What was Jesus thinking as he cried out from the cross? It’s a fair question as, apparently, the crowd did not know what to make of his last words either. When they gathered to watch the crucifixions taking place that day and heard his tortured question, they mistakenly assumed that Jesus was calling out for Elijah, the prophet of old whose appearance it was believed would signal the dawn of a new age. They were not there when Elijah had, in fact, appeared with Moses alongside Jesus on the mountaintop, so they did not know that in Jesus the new age had already begun. How would they? Everything in their world had taught them to believe that change came through violence. They were gathered, after all, around a collection of crosses watching the Empire put an innocent man to death. If there was going to be a miracle that day, it would be Elijah returning on his fiery chariot to rescue Jesus from the cross and defeat the Romans the way God had defeated the armies of Pharaoh when Moses parted the Red Sea.

But Elijah does not appear. Instead Jesus calls out again, “My God, my God, why have you forsaken me?” and then breathes his last. Actually, the English here may be a little misleading. In Greek, Matthew’s gospel says that Jesus “aphēken to pneuma,gives up his spirit” or, as one translation puts it, “yielded up the ghost.” The point is, it’s not a passive action on Jesus’ part. He doesn’t cry out to an absent God, and then just run out of breath. In this last word from the cross, Jesus cries out to God and then actively gives up his spirit, or perhaps releases it in such a way that we must now wonder where it has gone.

It’s that moment, the moment between his final word and his final breath, that will not let me go. Why has Jesus chosen these words, knowing they will be the last ones his mother, his friends, his community will hear?

“My God, my God, why have you forsaken me?” It’s not a question that comes without an answer. “My God, my God, why have you forsaken me” is the beginning of a song. It is the first verse of the 22nd psalm. It is a fragment of music the children of Israel had been singing for centuries. They knew it by heart. It goes like this,

My God, my God, why have you forsaken me?

Why are you so far from helping me, from the words of my groaning?

O my God, I cry by day, but you do not answer;

and by night, but find no rest.

Yet you are holy,

enthroned on the praises of Israel.

In you our ancestors trusted;

they trusted, and you delivered them.

To you they cried, and were saved;

in you they trusted, and were not put to shame.

For [God] did not despise or abhor 

the affliction of the afflicted;

[God] did not hide [God’s] face from me,

but heard when I cried to [God].

Future generations will be told about the Lord,

and proclaim [God’s] deliverance to a people yet unborn,

saying that [God] has done it. (Ps. 22:1-5, 24, 30b-31)

You see, Jesus knew his history well enough to know that empires rise and empires fall, that God’s people in every age have suffered and been punished unfairly for sins that were not their own, but that in the long arc of God’s salvation history displacement was met with a promised land, deportation was met with a return home, despair was met with a new hope, and dry bones breathed again.

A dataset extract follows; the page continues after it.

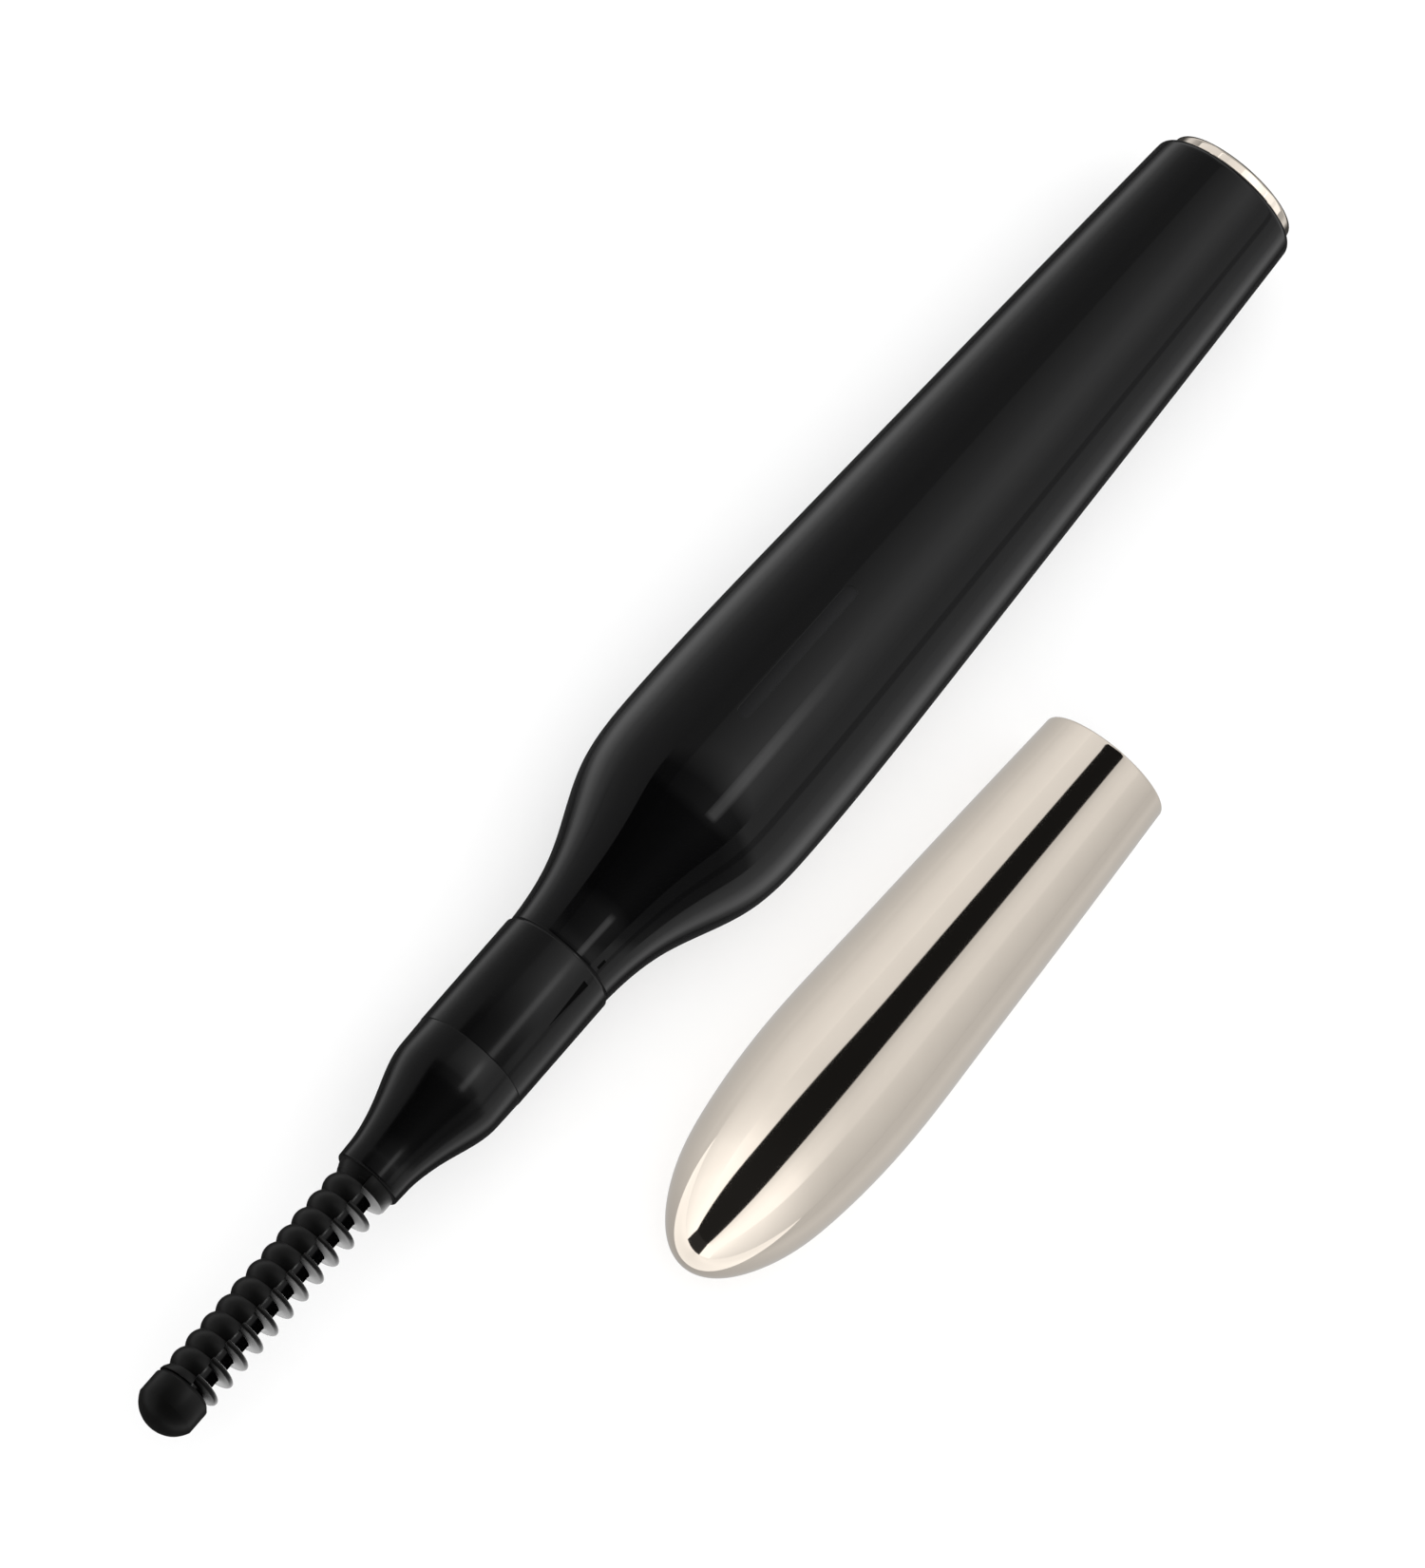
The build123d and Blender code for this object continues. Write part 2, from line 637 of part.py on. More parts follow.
with BuildPart() as cap_shell:
    with BuildSketch(CAP_SECTION):
        with BuildLine():
            cap_curve()
            Line((CAP_LENGTH, 0), (CAP_LENGTH - CAP_WALL, 0))
            cap_curve(CAP_WALL)
            Line((0.5, CAP_LIP_R + 0.04 - CAP_WALL), (0, CAP_LIP_R - 0.4))
            Line((0, CAP_LIP_R - 0.4), (0, CAP_LIP_R - 0.3))
            RadiusArc((0, CAP_LIP_R - 0.3), (0.5, CAP_LIP_R + 0.04), 0.45)
        make_face()
    revolve(axis=CAP_AXIS)
cap_shell.part.label = "cap_shell"
export_step(cap_shell.part, "parts/cap_shell.step")

# plastic sleeve that grips the collar
LINER_END = 40.0

with BuildPart() as cap_liner:
    with BuildSketch(CAP_SECTION):
        with BuildLine():
            Polyline(
                (0.8, CAP_BORE_R),
                (0.8, 6.22),
                (14.0, 6.75),
                (LINER_END, 6.75),
                (LINER_END, 6.15),
                (CAP_BORE_DEPTH + 1.3, 6.15),
                (CAP_BORE_DEPTH + 0.8, CAP_BORE_R),
                close=True,
            )
        make_face()
    revolve(axis=CAP_AXIS)
cap_liner.part.label = "cap_liner"
export_step(cap_liner.part, "parts/cap_liner.step")
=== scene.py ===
"""Looks of a heated eyelash curler pen with its cap taken off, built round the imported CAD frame.

Outlines are in millimetres: x runs along a piece's own axis and r is the radius there.
"""
import json
import math
import bmesh
import bpy
import numpy as np
from mathutils import Matrix, Vector

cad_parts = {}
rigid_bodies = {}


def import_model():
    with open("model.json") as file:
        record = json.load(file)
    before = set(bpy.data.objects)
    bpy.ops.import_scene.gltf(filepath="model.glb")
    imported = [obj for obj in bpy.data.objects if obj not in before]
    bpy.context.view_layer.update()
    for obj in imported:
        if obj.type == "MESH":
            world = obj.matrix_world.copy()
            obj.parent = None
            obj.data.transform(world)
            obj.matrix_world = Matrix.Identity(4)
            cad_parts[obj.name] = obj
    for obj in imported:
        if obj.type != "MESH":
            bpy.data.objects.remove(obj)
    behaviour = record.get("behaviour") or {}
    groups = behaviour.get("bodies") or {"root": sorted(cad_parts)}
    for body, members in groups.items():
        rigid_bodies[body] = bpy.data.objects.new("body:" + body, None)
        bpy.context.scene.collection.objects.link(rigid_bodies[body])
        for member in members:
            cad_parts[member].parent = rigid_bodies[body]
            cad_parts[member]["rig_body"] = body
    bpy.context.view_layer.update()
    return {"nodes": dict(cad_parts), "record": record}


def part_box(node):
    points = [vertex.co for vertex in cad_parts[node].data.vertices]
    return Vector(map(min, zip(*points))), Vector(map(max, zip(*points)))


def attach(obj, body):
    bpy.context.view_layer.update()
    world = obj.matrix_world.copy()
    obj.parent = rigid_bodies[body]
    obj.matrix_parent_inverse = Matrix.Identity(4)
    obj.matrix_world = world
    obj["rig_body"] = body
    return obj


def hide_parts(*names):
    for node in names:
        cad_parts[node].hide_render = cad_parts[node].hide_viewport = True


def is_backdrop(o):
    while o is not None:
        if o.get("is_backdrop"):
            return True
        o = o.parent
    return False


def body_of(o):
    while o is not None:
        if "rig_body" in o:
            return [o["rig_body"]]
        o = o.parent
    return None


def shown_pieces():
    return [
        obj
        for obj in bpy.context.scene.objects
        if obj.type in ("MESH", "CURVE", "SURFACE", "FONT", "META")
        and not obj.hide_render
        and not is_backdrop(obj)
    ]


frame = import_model()

MM = 0.001
SEGMENTS = 192
SHARP = 32                           # degrees between two faces that show an edge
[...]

Jesus was raised on the songs of Israel, so Jesus knew his history. He could surrender his spirit because he was not surrendering it to Empire, he was surrendering his life to God’s own unstoppable purposes. He knew that all his preaching, all his teaching and his miracles had led to this moment, this call and response, this fragment of music sung from the cross, “My God, my God, why have you forsaken me?” Which he could recall from memory, because he knew that those who followed him would hear the rest of the song, 

“for [God] did not despise or abhor the affliction of the afflicted; 

[God] did not [God’s] his face from me, but [God] heard when I cried…”

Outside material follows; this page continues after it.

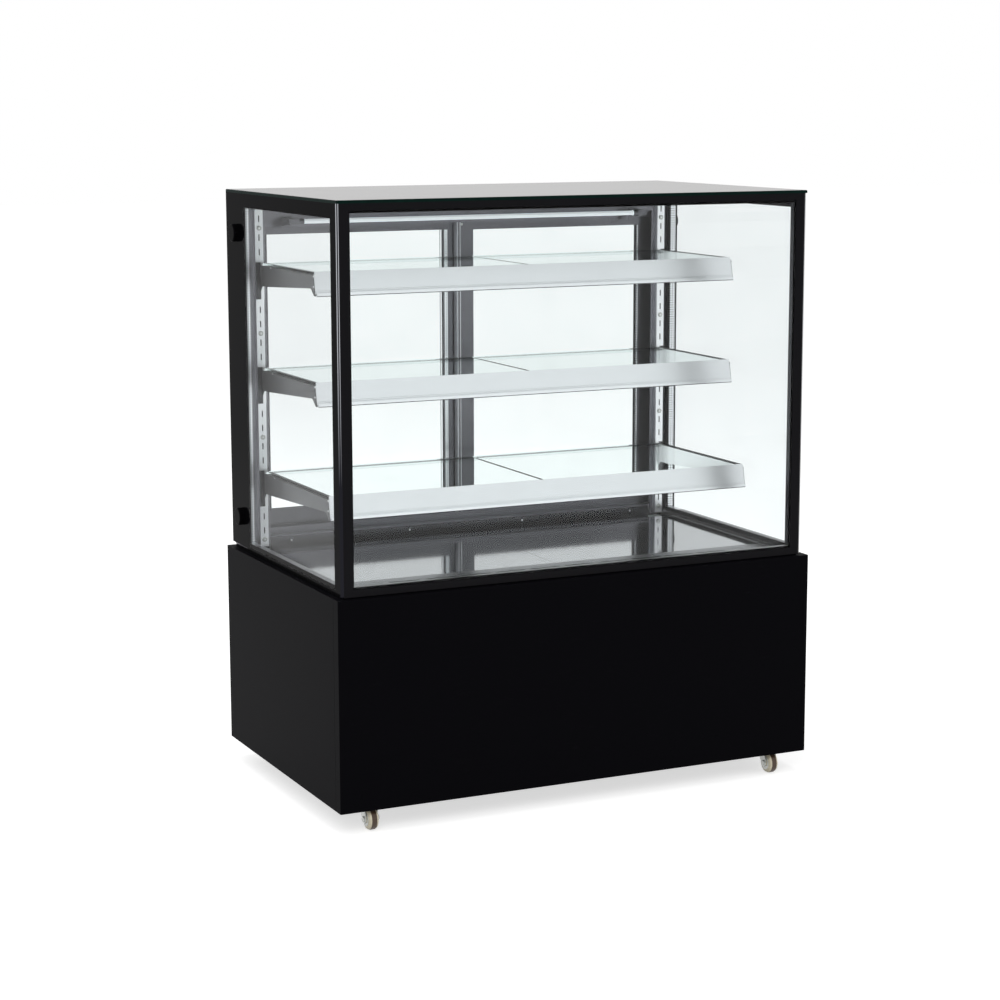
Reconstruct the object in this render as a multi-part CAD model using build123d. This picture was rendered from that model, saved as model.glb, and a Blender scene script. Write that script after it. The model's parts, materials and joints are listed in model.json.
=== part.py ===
from build123d import *
import os

os.makedirs("parts", exist_ok=True)

# Refrigerated display case. Millimetres, X along the front, Y from the customer's side to the back, Z up.
# The origin is on the floor, under the middle of the case.

# Whole case
case_width = 1200
case_depth = 730
case_height = 1390
ground_clearance = 51
base_top = 530
sheet = 1.5
seat = 0.2
running = 0.05

# Base panels and frame
corner_return = 28
bottom_flange = 12
panel_seam = 0.8
fold_radius = 2.5
rear_recess = 7
angle_leg = 30
angle_wall = 3
floor_sheet = 2
castor_height = 72

# Louvres of the rear panel
louvre_length = 130
louvre_height = 7
louvre_pitch = 22
louvre_gap = 30
louvre_rows = 12
louvre_columns = 5
louvre_lowest = 150
louvre_reach = 8

# Glass box
side_ledge = 14
front_ledge = 14
rear_ledge = 5
pane = 5
cavity = 15
top_pane = 7
top_bevel = 1.5
corner_bevel = 6
pane_lift = 10
front_pane_lift = 2
spacer_width = 12
side_spacer_setback = 13
side_spacer_drop = 33
front_spacer_drop = 21
spacer_sink = 1
spacer_end_gap = 5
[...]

It’s like, if I were to begin singing, “Were you there when they crucified my Lord? Were you there when they crucified my Lord?” … “Oh, sometimes it causes me to tremble, tremble, tremble. Were you there when they crucified my Lord?”

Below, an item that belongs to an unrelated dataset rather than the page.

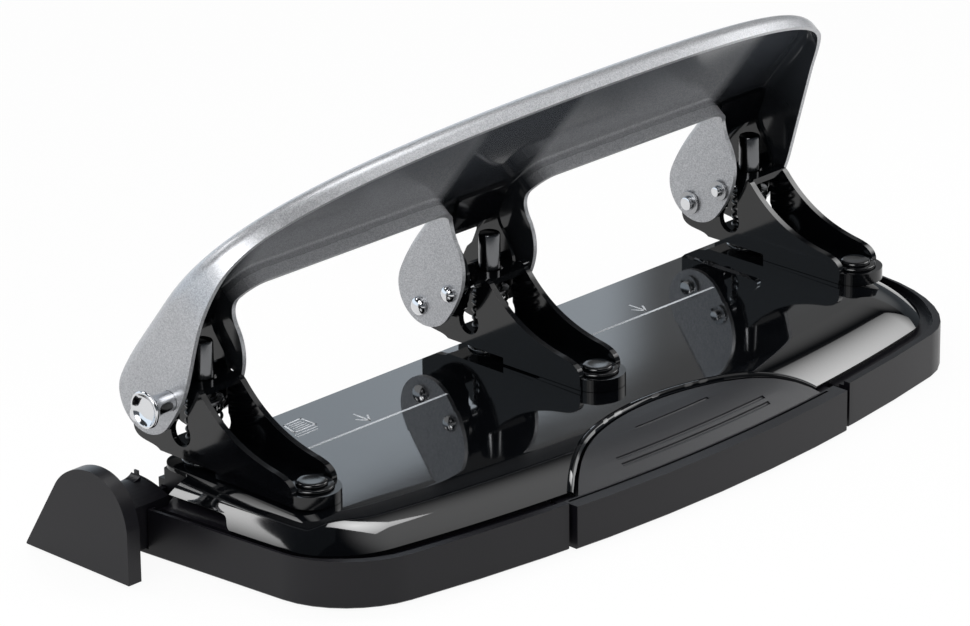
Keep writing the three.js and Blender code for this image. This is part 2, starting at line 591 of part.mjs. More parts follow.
const footWasher = (x) =>
  turned(
    [[RIVET_SHANK_RADIUS + 0.1, FOOT_TOP + 0.1], [WASHER_RADIUS, FOOT_TOP + 0.1],
      [WASHER_RADIUS, FOOT_TOP + WASHER_THICKNESS - 0.3],
      [WASHER_RADIUS - 0.3, FOOT_TOP + WASHER_THICKNESS],
      [RIVET_SHANK_RADIUS + 0.1, FOOT_TOP + WASHER_THICKNESS],
      [RIVET_SHANK_RADIUS + 0.1, FOOT_TOP + 0.1]],
    x, -FOOT_REACH, 12,
  );

function footRivet(x) {
  const seat = FOOT_TOP + WASHER_THICKNESS + 0.1;
  const top = seat + RIVET_HEAD_HEIGHT;
  return turned(
    [[0, BAY_TOP - 3], [RIVET_SHANK_RADIUS, BAY_TOP - 3], [RIVET_SHANK_RADIUS, seat],
      [RIVET_HEAD_RADIUS, seat], [RIVET_HEAD_RADIUS, top - 0.5],
      [RIVET_HEAD_RADIUS - 0.5, top], [0, top]],
    x, -FOOT_REACH, 12,
  );
}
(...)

Or if I were to sing, “Steal away, steal away, steal away to Jesus.” … “steal away, steal away home. I ain’t got long to stay here.”

Or, if I were to sing, “Sometime I feel like a motherless child. Sometimes I feel like a motherless child…” Sometimes I feel like a motherless child, a long way from home. A long way from home.

This is why we surround these words with music, because when life strips us of our ability to make sense of the world as it is, it is music that bears our faith back to us. Which is why we have to say thank you to the St. Columbanus Choir and these incredible soloists for giving us the words to sing about those things that so often leave us speechless.

But even if we were to remain quiet, creation itself would sing its own response to Jesus’ song from the cross. Elsewhere in the bible Jesus says that even if his own disciples were to remain quiet, the very stones would cry out — and at the hour of his death, they do. As Jesus gives up the ghost, Matthew says “the curtain of the temple was torn in two, from top to bottom. The earth shook, and the rocks were split. The tombs were opened, and many bodies of the saints who had fallen asleep were raised.” (Matt. 27:51-52)

These signs point to the power of God at work through the cross. Instead of rescuing Jesus from the cross, God remains with Jesus on the cross so that we might know, truly and deeply, that God has not abandoned us to the crosses we each bear. God is not absent at the hour of Jesus’ death any more than God is absent at the hour of our death, or any of the hours that come before it. 

Jesus’ question does not go unanswered. “My God, my God, why have you forsaken me?” is not the final word. It is the call that awaits our response. It is the song that set the very earth to singing. It is the verse that precedes the chorus sung by all the saints, living and dead. It is the story that proclaims God’s deliverance to a people yet unborn, the promise to our children and our grandchildren, saying that God has done it!